I am a Departmental Lecturer in Machine Learning at the Department of Computer Science and a Lecturer in Computer Science at Jesus College, University of Oxford, where I lead the Oxford AI4Science Lab.

I am also a member of the Torr Vision Group (TVG) at the Department of Engineering Science and the Oxford Applied and Theoretical Machine Learning Group (OATML). I am a Research Member of the Common Room at Kellogg College, a research consultant for Microsoft Research Cambridge, and a member of the European Lab for Learning and Intelligent Systems (ELLIS) Oxford Unit.

My work is at the intersection of generative modeling, probabilistic programming, and deep learning, with an interest in applications of machine learning for scientific discovery. I have recently focused on Bayesian inference in large-scale simulators, implementing code for distributed training and inference at supercomputing scale in collaboration with Lawrence Berkeley Lab. I am also involved in NASA and ESA Frontier Development Lab programs as faculty and member of the AI Technical Committee.

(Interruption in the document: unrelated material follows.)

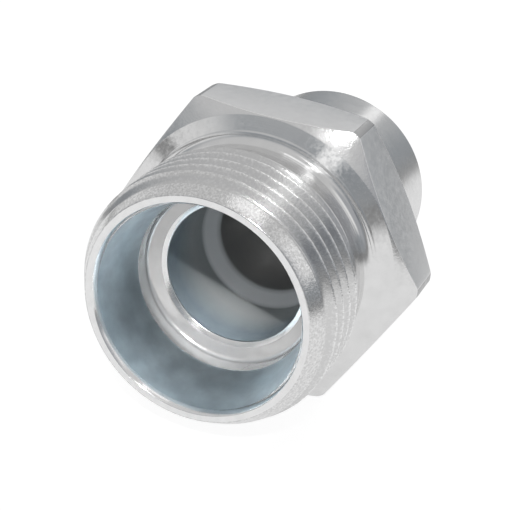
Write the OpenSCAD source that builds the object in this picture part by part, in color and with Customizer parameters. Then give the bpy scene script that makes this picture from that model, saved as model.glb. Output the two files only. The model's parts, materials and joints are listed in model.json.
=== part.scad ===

Previously I was a postdoc at Oxford working with Frank Wood on probabilistic programming. Before my work in Oxford, I was a postdoc with Barak Pearlmutter at the Brain and Computation Lab, National University of Ireland Maynooth. In Ireland I specialized in differentiable programming (automatic differentiation or “autodiff”) and I worked on compositionality, higher-order functions, and nesting of forward and reverse differentiation.

I have a PhD in artificial intelligence from Universitat Autònoma de Barcelona, where I was supervised by Ramon Lopez de Mantaras at the Artificial Intelligence Research Institute (IIIA) of the Spanish National Research Council (CSIC), working on computational analogy, commonsense reasoning, and graph-based evolutionary algorithms. I received my bachelor’s degree from Middle East Technical University and a master’s degree from Chalmers University of Technology, where I was working on artificial life and computational physics in the Complex Adaptive Systems program.